The call to Trump’s line came through at nine-thirty, according to sources familiar with events that evening. Macron took the call. But Rouhani never emerged from his room. “As we have been doing for several months, we worked in New York to get Iran to make new commitments and for the U.S., in exchange, to ease sanctions,” a French diplomat told me. “We made technical arrangements in the event that a telephone call could take place. That call did not take place.” The next day, Trump banned Iranian officials and their families from the United States.
Diplomacy may not be dead, however. French officials told me that Macron would continue pushing his plan. On Wednesday, Rouhani addressed Trump directly in his speech to the U.N. “Stop the sanctions so as to open the way for the start of negotiations,” he said. “If you require more, you should also give more.” He added, “A memorial photo is the last step of negotiation, not the first one.”

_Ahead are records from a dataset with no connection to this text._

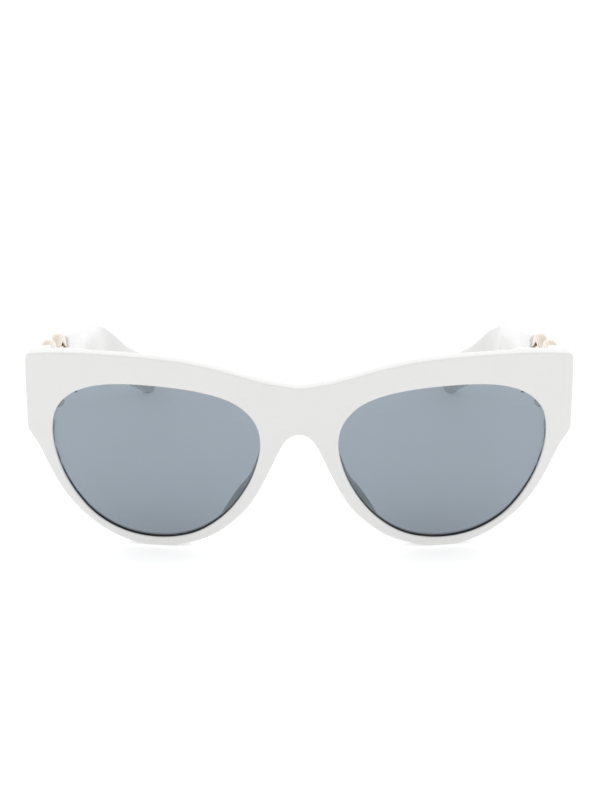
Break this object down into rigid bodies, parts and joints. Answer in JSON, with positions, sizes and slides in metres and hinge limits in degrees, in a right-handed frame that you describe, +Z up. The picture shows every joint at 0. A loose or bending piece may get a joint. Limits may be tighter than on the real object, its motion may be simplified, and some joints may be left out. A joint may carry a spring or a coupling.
{
  "type": "cat eye sunglasses",
  "caption": "Cat eye sunglasses: white acetate front with straight brow, grey-blue tinted lenses, gold chain-link ornaments at the hinges and folding white temples.",
  "frame": {"origin": "bottom centre of the whole object, standing open on its two lower rims and its two temple tips", "axes": "+X across the front to the wearer's left, +Y from the front towards the temple tips, +Z up; the front faces -Y"},
  "size_m": [0.1488, 0.1349, 0.0551],
  "materials": {
    "white_acetate": "polished",
    "tinted_lens": "polished",
    "pale_gold": "polished plating",
    "steel": "satin"
  },
  "bodies": {
    "front": {"front_frame": "white_acetate", "lens_left": "tinted_lens", "lens_right": "tinted_lens", "nose_pad_left": "white_acetate", "nose_pad_right": "white_acetate", "front_hinge_leaf_left": "pale_gold", "front_leaf_rivet_upper_left": "steel", "front_leaf_rivet_lower_left": "steel", "hinge_screw_left": "steel", "front_hinge_leaf_right": "pale_gold", "front_leaf_rivet_upper_right": "steel", "front_leaf_rivet_lower_right": "steel", "hinge_screw_right": "steel"},
    "temple_left": {"temple_hinge_leaf_left": "pale_gold", "link_carrier_left": "pale_gold", "front_link_left": "pale_gold", "rear_link_left": "pale_gold", "front_link_screw_left": "steel", "rear_link_screw_left": "steel", "temple_arm_left": "white_acetate", "core_wire_left": "steel", "arm_screw_front_left": "steel", "arm_screw_rear_left": "steel"},
    "temple_right": {"temple_hinge_leaf_right": "pale_gold", "link_carrier_right": "pale_gold", "front_link_right": "pale_gold", "rear_link_right": "pale_gold", "front_link_screw_right": "steel", "rear_link_screw_right": "steel", "temple_arm_right": "white_acetate", "core_wire_right": "steel", "arm_screw_front_right": "steel", "arm_screw_rear_right": "steel"}
  },
  "joints": [
    {"name": "hinge_left", "type": "hinge", "parent": "front", "child": "temple_left", "pos_m": [0.0654, -0.05297, 0.0464], "axis": [0, 0, 1], "range_deg": [0, 83]},
    {"name": "hinge_right", "type": "hinge", "parent": "front", "child": "temple_right", "pos_m": [-0.0654, -0.05297, 0.0464], "axis": [0, 0, -1], "range_deg": [0, 72]}
  ]
}
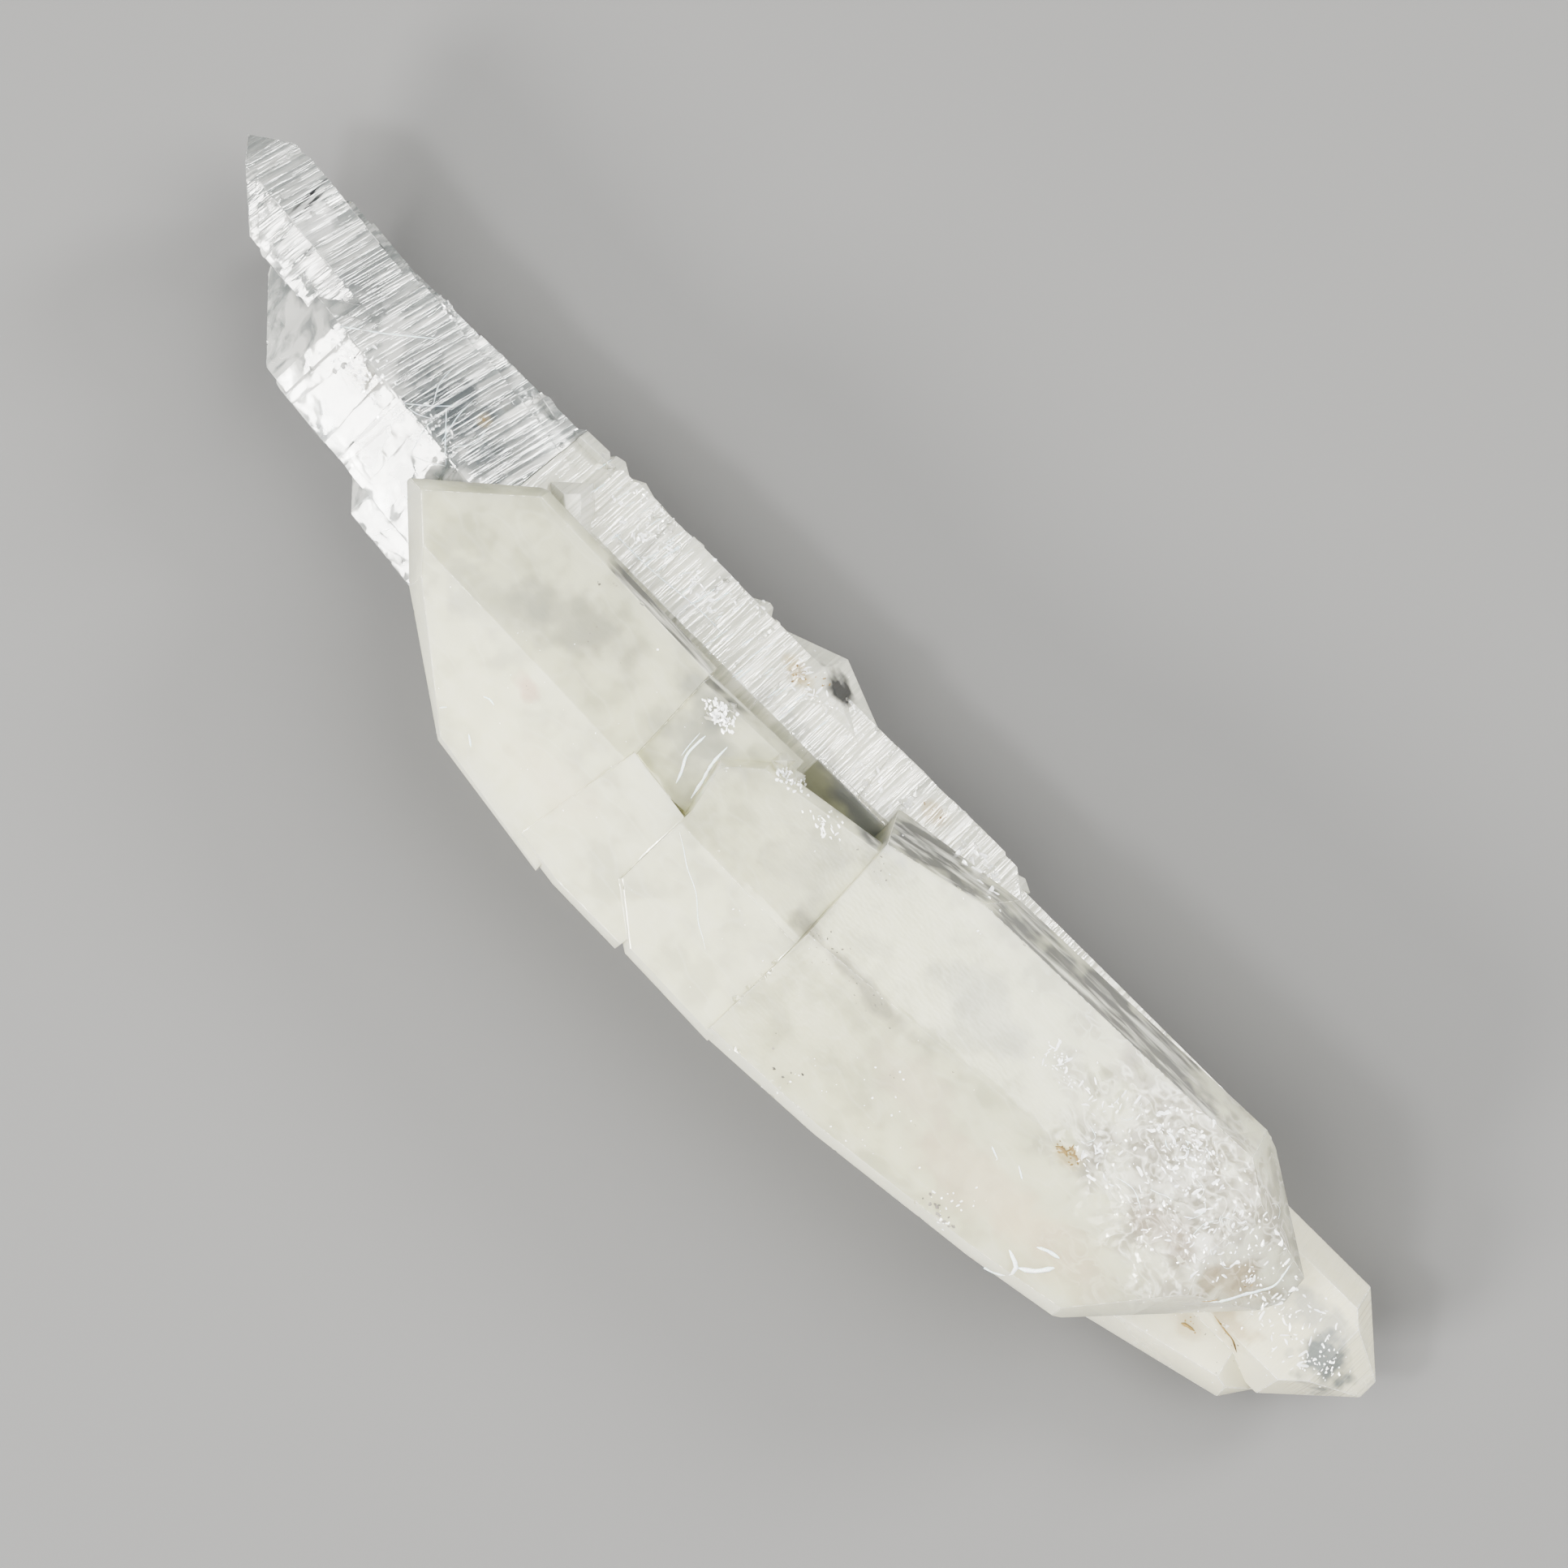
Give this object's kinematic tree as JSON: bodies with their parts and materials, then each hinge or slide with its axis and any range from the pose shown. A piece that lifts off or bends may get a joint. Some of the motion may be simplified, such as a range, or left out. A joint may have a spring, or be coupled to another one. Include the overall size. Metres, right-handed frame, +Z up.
{
  "type": "faden quartz crystal cluster",
  "caption": "Flat, leaf-shaped cluster of quartz crystals grown side by side, milky plates in front and clear pointed crystals behind, with stepped ridges and faceted tips.",
  "frame": {"origin": "On the surface that the cluster lies on, under the middle of its box.", "axes": "+X along the length of the cluster, toward the tip of its clear spire. +Z up, out of the ridges of the milky plates, away from the flat back that it lies on. +Y across, toward the rounded edge of the milky plates."},
  "size_m": [0.0498, 0.011, 0.0076],
  "materials": {
    "quartz": "natural crystal faces, glassy, milky in the front plates and clear in the rear crystals"
  },
  "bodies": {
    "root": {"quartz_cluster": "quartz"}
  },
  "joints": []
}
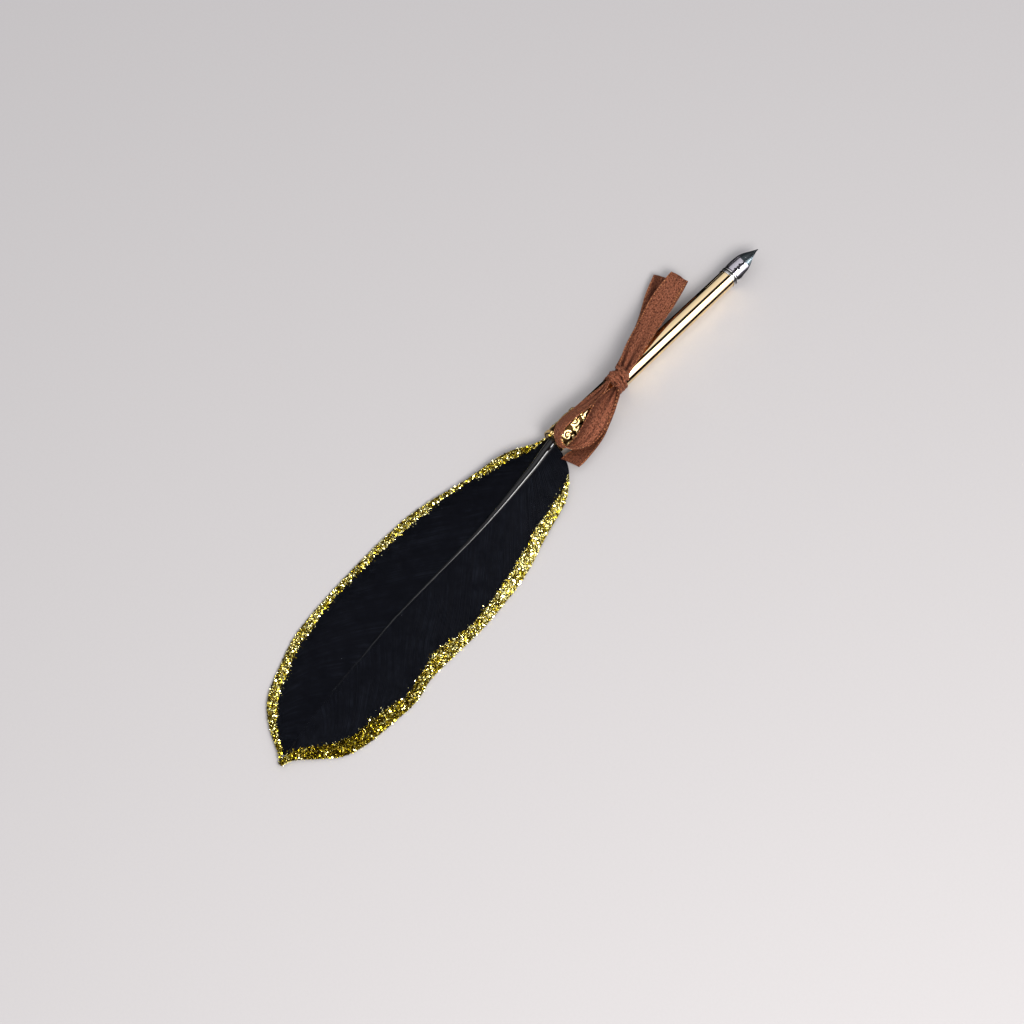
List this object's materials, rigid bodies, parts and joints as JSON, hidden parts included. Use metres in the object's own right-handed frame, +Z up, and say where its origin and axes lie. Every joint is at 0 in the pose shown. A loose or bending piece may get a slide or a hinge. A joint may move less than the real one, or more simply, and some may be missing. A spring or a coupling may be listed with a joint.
{
  "type": "quill pen",
  "caption": "Feather dip pen: polished tube with a pull-out steel nib, a filigree sleeve, a black feather with a glitter edge, and a ribbon bow.",
  "frame": {"origin": "middle of the footprint, on the table the pen lies on", "axes": "+X towards the nib's tip, +Y towards the feather's left edge, +Z up"},
  "size_m": [0.2494, 0.0512, 0.0139],
  "materials": {
    "nib_steel": "polished, with dark engraved ornament and blued tines",
    "core_rubber": "matt",
    "clamp_steel": "bright spring steel",
    "ring_chrome": "polished",
    "barrel_gold": "mirror-polished pale gold plating",
    "socket_brass": "turned",
    "filigree_gold": "cast scroll relief, polished high spots over dark recesses",
    "quill_black": "glossy dyed quill",
    "vane_black": "dyed feather barbs with a faint sheen",
    "glitter_gold": "coarse glued glitter",
    "ribbon_satin": "fine woven satin with stitched selvedges"
  },
  "bodies": {
    "pen": {"nib_core": "core_rubber", "nib_clamp": "clamp_steel", "mouth_ring": "ring_chrome", "barrel": "barrel_gold", "feather_socket": "socket_brass", "filigree_sleeve": "filigree_gold", "feather_shaft": "quill_black", "vane_left": "vane_black", "vane_right": "vane_black", "trim_left": "glitter_gold", "trim_right": "glitter_gold", "ribbon_wrap": "ribbon_satin", "ribbon_knot": "ribbon_satin", "loop_back": "ribbon_satin", "tail_back": "ribbon_satin", "loop_front": "ribbon_satin", "tail_front": "ribbon_satin"},
    "nib": {"nib": "nib_steel"}
  },
  "joints": [
    {"name": "nib_slide", "type": "slide", "parent": "pen", "child": "nib", "axis": [0.9999, 0, -0.0112], "range_m": [0, 0.016]}
  ]
}
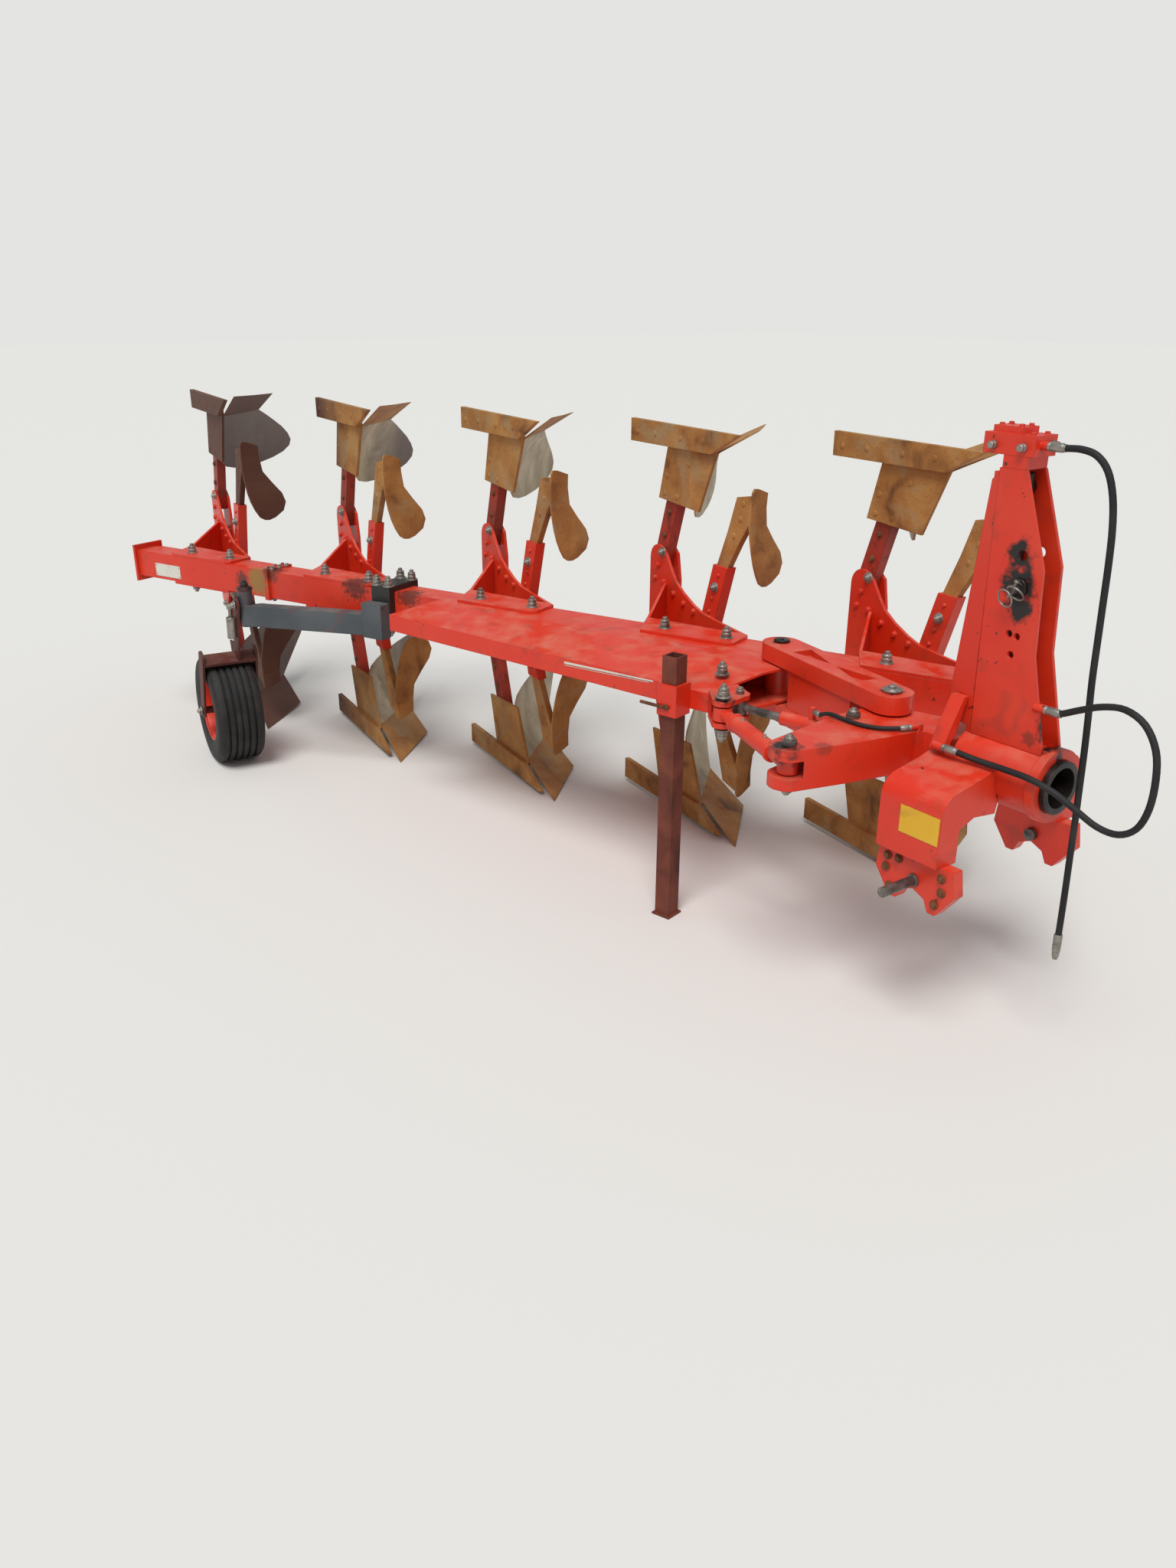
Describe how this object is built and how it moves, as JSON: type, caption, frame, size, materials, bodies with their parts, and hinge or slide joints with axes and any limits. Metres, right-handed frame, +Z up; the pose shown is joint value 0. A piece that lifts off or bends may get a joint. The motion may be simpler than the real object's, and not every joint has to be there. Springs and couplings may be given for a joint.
{
  "type": "mounted reversible moldboard plough",
  "caption": "Fully mounted reversible moldboard plough: turnover headstock, swinging link, slanted beam with paired bodies and skimmers, stand and swing-over depth wheel.",
  "frame": {"origin": "on the ground below the middle of the plough's box", "axes": "+X forward to the tractor, +Y to the left, +Z up"},
  "size_m": [6.1249, 2.8466, 2.086],
  "materials": {
    "bare_steel": "bare machined steel, dull",
    "black_paint": "satin enamel",
    "grey_paint": "zinc and dust, dull",
    "hose": "hydraulic hose, dusty",
    "old_red_paint": "enamel, dark with dirt",
    "red_paint": "enamel, faded and dusty, with chips down to rust",
    "rusty_steel": "rusted steel tube",
    "tyre": "ribbed rubber, dusty",
    "worn_steel": "bare steel, rusted brown, scoured by soil"
  },
  "bodies": {
    "headstock": {"axle_housing": "red_paint", "tower": "red_paint", "lower_arms": "red_paint", "hitch_brackets": "red_paint", "hitch_pins": "bare_steel", "top_link_pin": "bare_steel", "valve_block": "red_paint", "turnover_cylinder": "black_paint", "turnover_rod": "bare_steel", "loop_hose": "hose", "tractor_hose": "hose"},
    "turnover": {"turnover_shaft": "bare_steel", "turnover_arm": "red_paint", "arm_pins": "bare_steel", "offset_hose": "hose"},
    "link": {"link_arm": "red_paint", "link_pins": "bare_steel"},
    "beam": {"main_beam": "red_paint", "wing_box": "red_paint", "front_bracket": "red_paint", "bracket_pins": "bare_steel", "tail_extension": "red_paint", "stand_holder": "red_paint", "consoles": "red_paint", "upper_legs": "red_paint", "lower_legs": "red_paint", "upper_landsides": "worn_steel", "lower_landsides": "worn_steel", "upper_moldboards": "worn_steel", "lower_moldboards": "worn_steel", "upper_shares": "worn_steel", "lower_shares": "worn_steel", "upper_skimmer_holders": "red_paint", "lower_skimmer_holders": "red_paint", "upper_skimmers": "worn_steel", "lower_skimmers": "worn_steel", "wheel_clamp": "grey_paint", "wheel_arm": "grey_paint"},
    "turnbuckle": {"turnbuckle_tube": "red_paint"},
    "offset_barrel": {"offset_barrel": "red_paint"},
    "offset_rod": {"offset_rod": "bare_steel"},
    "stand": {"stand_leg": "rusty_steel"},
    "wheel_carrier": {"wheel_fork": "old_red_paint"},
    "wheel": {"wheel_rim": "grey_paint", "wheel_tyre": "tyre"}
  },
  "joints": [
    {"name": "turnover", "type": "hinge", "parent": "headstock", "child": "turnover", "pos_m": [2.16783, 0.03771, 0.965], "axis": [1, 0, 0], "range_deg": [0, 180]},
    {"name": "link_swing", "type": "hinge", "parent": "turnover", "child": "link", "pos_m": [2.16783, 0.00771, 0.965], "axis": [0, 0, 1], "range_deg": [-8, 8]},
    {"name": "beam_swing", "type": "hinge", "parent": "link", "child": "beam", "pos_m": [1.44783, 0.14771, 0.965], "axis": [0, 0, 1], "range_deg": [-9.9, 9.9]},
    {"name": "turnbuckle_swing", "type": "hinge", "parent": "beam", "child": "turnbuckle", "pos_m": [1.66783, -0.36729, 0.965], "axis": [0, 0, 1], "range_deg": [-13.3, 13.3]},
    {"name": "barrel_swing", "type": "hinge", "parent": "turnover", "child": "offset_barrel", "pos_m": [2.13783, -0.15729, 0.965], "axis": [0, 0, 1], "range_deg": [-11.3, 11.3]},
    {"name": "rod_slide", "type": "slide", "parent": "offset_barrel", "child": "offset_rod", "axis": [-0.9778, -0.2095, 0], "range_m": [-0.055, 0.055]},
    {"name": "stand_slide", "type": "slide", "parent": "beam", "child": "stand", "axis": [0, 0, 1], "range_m": [0, 0.5]},
    {"name": "wheel_swing", "type": "hinge", "parent": "beam", "child": "wheel_carrier", "pos_m": [-1.20717, -1.18429, 0.925], "axis": [0.1219, 0.9925, 0], "range_deg": [-226, 0]},
    {"name": "wheel_spin", "type": "hinge", "parent": "wheel_carrier", "child": "wheel", "pos_m": [-1.44169, -1.25625, 0.3], "axis": [0.1219, 0.9925, 0], "continuous": true}
  ],
  "couplings": [
    {"joint": "beam_swing", "follows": "link_swing", "ratio": -1.2264},
    {"joint": "turnbuckle_swing", "follows": "link_swing", "ratio": 1.652},
    {"joint": "barrel_swing", "follows": "link_swing", "ratio": 1.3959},
    {"joint": "rod_slide", "follows": "link_swing", "m_per_rad": 0.38801}
  ]
}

On Thursday, Rouhani told a press conference that Tehran is prepared to negotiate beyond the terms of the 2015 agreement, formally known as the Joint Comprehensive Plan of Action, or J.C.P.O.A. “What we believe in is that the J.C.P.O.A. is not a maximum form of agreement. It is what was possible at its time,” he said. “Now, if we wish to take a step above and beyond the J.C.P.O.A., that is possible. But the proper foundation would lie upon the full and exact implementation of the J.C.P.O.A. first”—meaning lifting sanctions.
Rouhani flew home later that day. Yet again, the United States and Iran had opposite impressions of what went wrong. At the Tehran airport, Rouhani told reporters that he had been assured by the British, French, and German leaders that Trump was ready to negotiate—and to promise to lift sanctions, to start the process. After Rouhani’s comments were reported, Trump denied it. “Iran wanted me to lift the sanctions imposed on them in order to meet,” Trump tweeted. “I said, of course, no!”